Here in the Fifth Congressional District, where stealth wingnut Scott Garrett was Tea Party before there even was one, and who ran in 2002 under the rubric of "I'm Just Like Marge" when he was nothing like Marge Roukema, who had represented the district for a quarter-century, the Democrats had a real shot at finally taking this district, now that the 5th has been reconfigured to include part of Teaneck, plus Hackensack and Maywood. Self-serving asshole Steve Rothman, who was redistricted out of his comfortable Eastern Bergen seat, decided to challenge fellow Democrat Bill Pascrell in an 8th District primary challenge rather than do the heavy lifting of taking on Scott Garrett. The state and local Democratic parties, who were all set to put some big guns behind Rothman in the 5th, have instead decided to sit this one out. So here in the cap that tops the state of New Jersey, Garrett is safe once again, since his only Democratic opposition is going to be either Teaneck Deputy Mayor Adam Gussen, who from what I understand everyone despises, and Cliffside Park resident Jason Castle, who plans to move to the district and run on being a Marine Iraq War veteran who can transcend the self-serving partisan bickering and change the tone in Washington, thus proving that as well-meaning as he may be, Mr. Castle has been asleep the last three years. Oh, and there's a LaRouchie candidate running as a Democrat too.
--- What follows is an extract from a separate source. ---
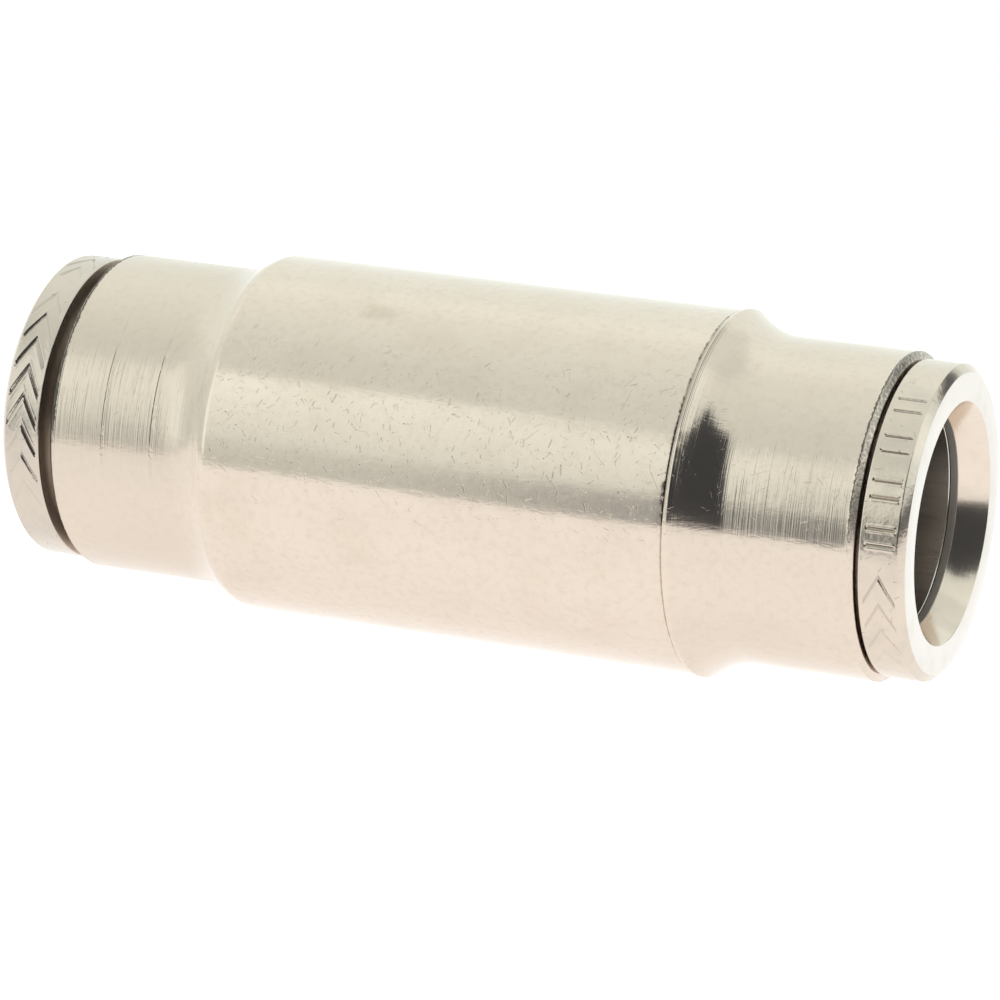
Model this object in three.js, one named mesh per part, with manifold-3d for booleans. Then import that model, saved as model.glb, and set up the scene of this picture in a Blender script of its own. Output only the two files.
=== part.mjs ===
// Straight push-to-connect union for two pipes of the same size.
//
// A one-piece stepped body lies along X. Each end takes a tube: the tube passes a
// release ring and a slotted collet, pushes through a sprung gripping ring and a seal,
// and lands on a stop in the middle of the body. Units are millimetres, +Z is up and
// the origin is on the axis, half way along the body.

import * as THREE from 'three';
import { mergeVertices } from 'three/addons/utils/BufferGeometryUtils.js';
import Module from 'manifold-3d';

// ---------------------------------------------------------------- driving sizes

// The tube that each end takes. Every radius below builds outwards from it.
const tubeRadius = 6.0;
const tubeWall = 1.25;
const tubeClearance = 0.07;

// Body. Lengths along X are measured from the middle of the body.
const bodyHalfLength = 24.35;
const gripHalfLength = 13.78;
const gripStep = 1.1;
const neckWall = 0.8;
const stopHalfThickness = 2.5;
const flowEdgeBevel = 0.5;

// The raised edge left where the turned neck meets the grip, and the hollow below it.
const ridgeHeight = 0.1;
const ridgeRise = 0.07;
const ridgeWidth = 0.22;
const shoulderLength = 2.8;

// The end of each neck is rolled inwards to hold the guide bush.
const rolledEdgeLength = 0.26;
const rolledEdgeHeight = 0.33;
const lipThickness = 0.6;

// Seal, and the washer that keeps the collet off it.
const sealSection = 2.1;
const sealEndPlay = 0.5;
const washerThickness = 0.8;

// Guide bush: a sleeve with a cone that squeezes the collet's fingers shut.
const bushWall = 0.65;
const bushHeadRoom = 0.35;

// Collet: a sleeve with a thick slotted head, and the toothed ring in its head.
const colletWall = 0.78;
const colletLength = 11.0;
const colletHeadLength = 2.0;
const colletHeadHeight = 0.7;
const colletBeadHeight = 0.13;
const colletBeadHalfWidth = 0.5;
const colletBeadSetback = 1.4;
const colletEdgeLength = 0.35;
const colletEdgeDepth = 0.2;
const colletSlots = 8;
const colletSlotWidth = 0.9;
const colletSlotLength = 5.5;
const toothedRingLength = 1.1;
const toothedRingWall = 0.55;
const toothHeight = 0.17;
const toothedRingGap = 1.2;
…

Here in this area, the voting machines display an entire ballot with complete slates of candidates one huge panel, and you mark an "X" next to the candidate's name. In my experience as a canvasser, despite the insistence in this independent-heavy county that people "vote for the candidate, not the party", there is a tendency to just tap blip-blip-blip right down the line, so ballot position is important. Castle has the party line in the sections of rural Warren and Sussex Counties, but Gussen has the line in Bergen, which is the most heavily-populated part of the district. Of course with the Rothman/Pascrell foofarah going on in Passaic, "party line" is kind of a loose concept, as you can see
here. Just another complication of New Jersey politics.
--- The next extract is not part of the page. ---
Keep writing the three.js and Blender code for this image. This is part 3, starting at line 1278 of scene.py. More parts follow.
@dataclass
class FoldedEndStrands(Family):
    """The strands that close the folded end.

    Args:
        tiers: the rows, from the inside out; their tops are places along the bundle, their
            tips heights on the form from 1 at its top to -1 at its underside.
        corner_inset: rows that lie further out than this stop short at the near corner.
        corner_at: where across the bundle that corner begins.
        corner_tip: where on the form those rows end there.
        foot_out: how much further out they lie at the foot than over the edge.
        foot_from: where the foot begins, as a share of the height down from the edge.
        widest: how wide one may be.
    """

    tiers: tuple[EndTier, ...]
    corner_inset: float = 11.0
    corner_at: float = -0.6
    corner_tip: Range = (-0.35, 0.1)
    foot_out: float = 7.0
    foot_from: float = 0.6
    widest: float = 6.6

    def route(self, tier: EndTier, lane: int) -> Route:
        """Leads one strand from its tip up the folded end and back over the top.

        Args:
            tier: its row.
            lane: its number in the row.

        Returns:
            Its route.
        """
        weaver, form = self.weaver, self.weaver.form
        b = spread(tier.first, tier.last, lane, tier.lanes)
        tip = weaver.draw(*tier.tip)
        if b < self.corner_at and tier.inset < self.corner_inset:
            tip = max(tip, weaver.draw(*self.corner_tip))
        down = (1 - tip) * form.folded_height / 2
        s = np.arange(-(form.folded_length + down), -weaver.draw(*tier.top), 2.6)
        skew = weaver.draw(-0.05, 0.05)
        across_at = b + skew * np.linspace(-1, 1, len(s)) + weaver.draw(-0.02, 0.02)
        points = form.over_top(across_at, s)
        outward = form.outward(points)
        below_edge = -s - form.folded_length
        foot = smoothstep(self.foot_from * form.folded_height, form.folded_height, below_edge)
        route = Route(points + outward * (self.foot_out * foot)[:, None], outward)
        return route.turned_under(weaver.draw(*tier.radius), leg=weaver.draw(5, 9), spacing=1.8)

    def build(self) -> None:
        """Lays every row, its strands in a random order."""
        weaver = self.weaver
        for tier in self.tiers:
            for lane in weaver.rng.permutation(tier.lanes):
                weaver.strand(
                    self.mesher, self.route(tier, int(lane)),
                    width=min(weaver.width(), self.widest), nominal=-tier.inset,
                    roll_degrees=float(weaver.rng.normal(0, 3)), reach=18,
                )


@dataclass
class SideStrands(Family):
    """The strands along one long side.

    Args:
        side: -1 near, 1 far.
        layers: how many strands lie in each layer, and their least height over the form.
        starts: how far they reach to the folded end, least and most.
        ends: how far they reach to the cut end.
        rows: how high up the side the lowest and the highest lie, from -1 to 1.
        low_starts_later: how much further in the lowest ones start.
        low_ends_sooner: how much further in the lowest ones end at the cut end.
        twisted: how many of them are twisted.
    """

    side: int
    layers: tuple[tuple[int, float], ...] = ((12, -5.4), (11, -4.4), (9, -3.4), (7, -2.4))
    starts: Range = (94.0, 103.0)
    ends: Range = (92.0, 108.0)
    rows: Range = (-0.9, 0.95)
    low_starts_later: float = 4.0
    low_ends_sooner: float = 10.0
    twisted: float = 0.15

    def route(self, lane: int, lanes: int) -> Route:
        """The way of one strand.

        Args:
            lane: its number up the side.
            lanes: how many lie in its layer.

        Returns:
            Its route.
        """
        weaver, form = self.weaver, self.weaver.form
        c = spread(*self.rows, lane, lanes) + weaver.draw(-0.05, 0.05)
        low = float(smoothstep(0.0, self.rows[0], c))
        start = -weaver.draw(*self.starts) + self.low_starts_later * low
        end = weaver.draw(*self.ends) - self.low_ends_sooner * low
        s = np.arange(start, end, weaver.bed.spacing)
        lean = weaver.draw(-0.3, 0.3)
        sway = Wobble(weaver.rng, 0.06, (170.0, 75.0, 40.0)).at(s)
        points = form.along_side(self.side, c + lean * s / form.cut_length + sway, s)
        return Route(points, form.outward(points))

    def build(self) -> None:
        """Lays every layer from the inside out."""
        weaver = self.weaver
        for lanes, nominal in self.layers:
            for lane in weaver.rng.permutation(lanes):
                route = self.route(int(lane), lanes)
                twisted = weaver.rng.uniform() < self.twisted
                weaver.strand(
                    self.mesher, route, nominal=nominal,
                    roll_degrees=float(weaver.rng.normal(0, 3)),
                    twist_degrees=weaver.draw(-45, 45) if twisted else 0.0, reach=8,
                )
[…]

This primary contest is off to a rip-roaring start, with
Gussen already having skipped a candidates forum sponsored by Bergen Grassroots last night. Jason Castle has no political connections, no obvious way of raising enough money to counteract Scott Garrett's legendary use of his franking privileges to send slick mailings that make him appear to be something he is not, and he's running as a black man in
a district that's 81.1% white. I'm sure Castle is a decent man despite his bipartisan delusions, but so was Tod Theise and so was Dennis Shulman and so was Paul Aronsohn, and all three got their behinds soundly kicked by Garrett in the last three election cycles. Once Rothman decided he couldn't handle a real fight, the Democrats in this districts decided they were OK with making the loathsome Garrett Congressman-for-Life, and so once again we'll do this charade of emulating democracy in a district where there is none.
So I'm turning my attentions elsewhere this year, and supporting actual progressive candidates who might have a prayer of at least starting to wrest control of this party away from loathsome corporate hacks like Steny Hoyer -- the self-serving whores who are perfectly OK with taking the scraps left over from corporate donations after the Republicans' pockets are fully stuffed. There are some positive signs in
the defeat of two loathsome Pennsylvania Blue Dogs on Tuesday, but with
the DCCC firmly committed to corporate hackery, it's time to start looking for more places to get the Democratic Party out of corporate pockets and back to the people where it belongs. Obviously I'm supporting
Alan Grayson's return to Congress, but another race I'm looking at (and so should you) is that of Rob Zerban, who is running for Paul Ryan's seat in Wisconsin. Yes, I'm talking about THAT Paul Ryan, the
Randoid zombie whose war-on-everyone budget has been embraced by Mitt Romney. There are few things that would send a message to the GOP that stuffing the pockets of those who already have more than they could spend in a thousand lifetimes is NOT what the American people want like sending Paul Ryan back home to re-read the dog-eared pages of Dagny Taggart's sex escapades a few more hundred times.
As
Howie Klein notes, Blue America PAC has set up a billboard for the candidacy of Rob Zerban -- right at the "Ryan Rd." (yes, really) exit of I-94. For Zerban to defeat Eddie Munster would be awesomeness beyond belief. You can kick in to help kick Paul Ryan, whose emotional development is so stunted he thinks a novel fancied by adolescent boys is a manifesto for policy, out of Congress and put one of the good guys in. You can
help keep the billboard up and
help Rob Zerban and other progressive candidates fight the Koch brothers and their ilk.
Sure, it'll probably come to nothing. But what else can we do?